It's Family Dispute Resolution week this week, the Daily Mail is full of stories about the Co-op and their cheap divorces and the Telegraph is talking of a survey in which 13% of people contemplate divorce and then have stepped back from the brink.
What does this all mean? Well, I think it means that if there ever was any doubt about it, divorce and its consequences are now in our everyday thinking. At last. Years ago, divorce was a word spoken quietly, like the word cancer was. It was shameful and embarrassing. If it had to happen, it was clandestine like an affair and it was incredibly hard to achieve. Now, it is out in the open, discussed, debated and endlessly written about. From celebrities to common folk, divorce is now part of our DNA, and part of our societal make up.
As divorce has proliferated so have the ways of dealing with it. From legal innovation to emotional support, and an internet presence, there are endless ways of looking at and thinking about divorce. Does any of this make it any easier, less traumatic, difficult or painful? Well, I think that in some ways it does. The fact that Family Dispute Resolution Week is here to discuss alternatives to litigious hostile polarisation within the legal process is a good thing. The growth of collaborative law and mediation as viable, solid ways of breaking down the assets in a marriage and dealing with its impact for children is a thousand times better than the days of detectives in macs proving adultery or the days of issuing a divorce petition as the start of an always contested court hearing. We have come a long way. Even the emotional support, words hitherto unspoken as it was never thought that support should even enter the equation, is a thousand times better than before. Previously, people had to suffer silently, behind closed doors. Now we have support groups, individual counselling, chat forums, books etc etc. Divorce is properly on the map. That is not to say, that the impact of divorce is any less painful but at least it is acknowledged and catered for and therefore people going through it do not feel like social pariahs or wicked people.

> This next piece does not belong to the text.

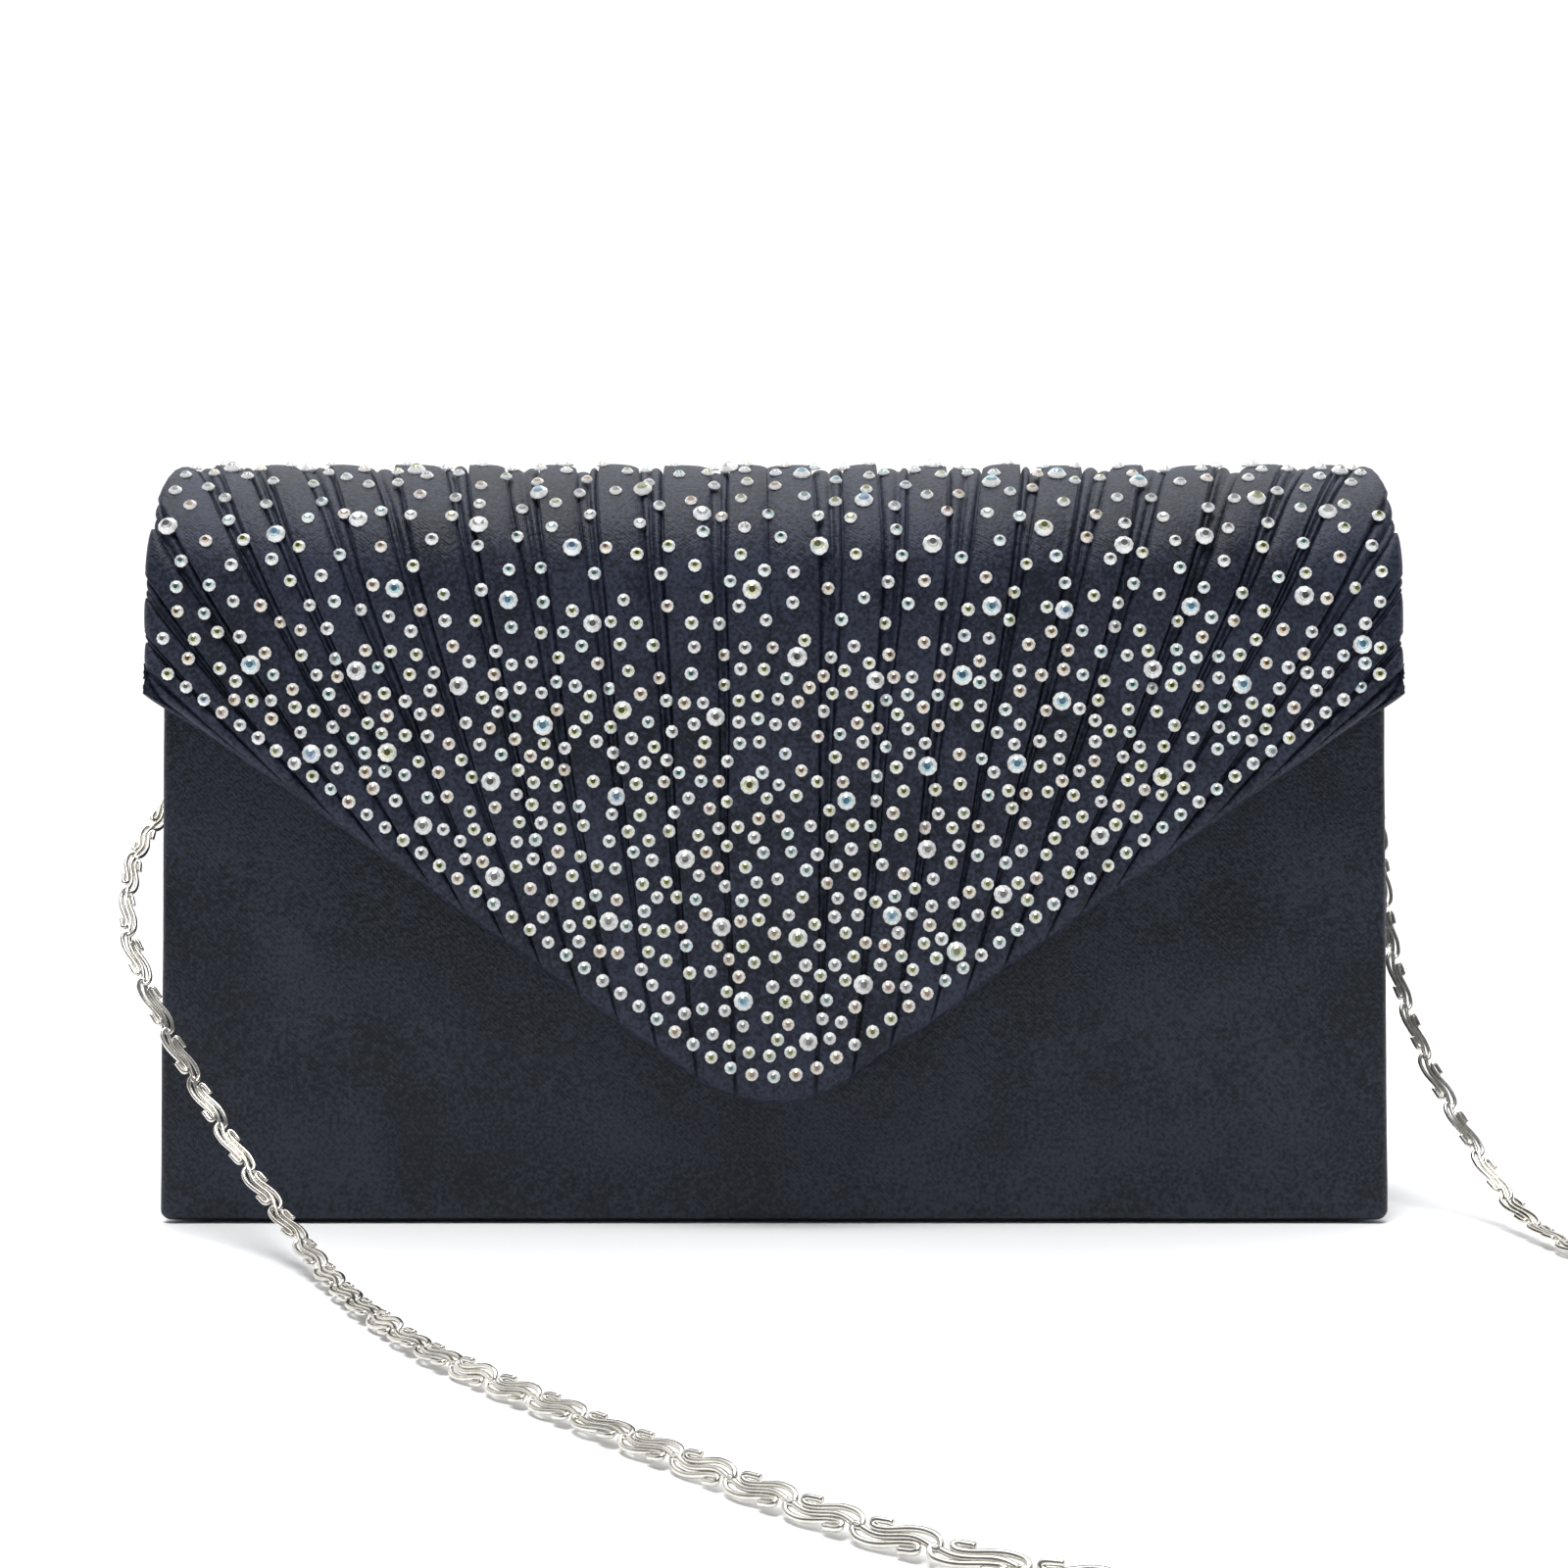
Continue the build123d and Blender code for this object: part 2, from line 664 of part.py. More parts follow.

The marriage campaigners have banged on for years about no fault divorces making it too easy to give up on marriage. They are still campaigning that for those unable to afford costly lawyers, a divorce obtained through the C0-OP will mean people will jump out of their marriages at the drop of a hat. I don't think so. Divorce is more prevalent because it's easier. It's more prevalent because people don't have to spend their lives being unhappy. People have a choice and although divorce doesn't mean that life will be blissful afterwards it does mean that people have a freedom that they didn't have before. No-one disputes that marriage isn't better than divorce, that children are better brought up in a secure family than not. These arguments are not either or. Divorce is painful and people who embark upon it have given it a lot of thought or else are on the receiving end and have no choice as their partner has left. Let's not give them a hard time. Let's make it more comfortable for them and support them instead of deriding them. We as a society would be better off for it.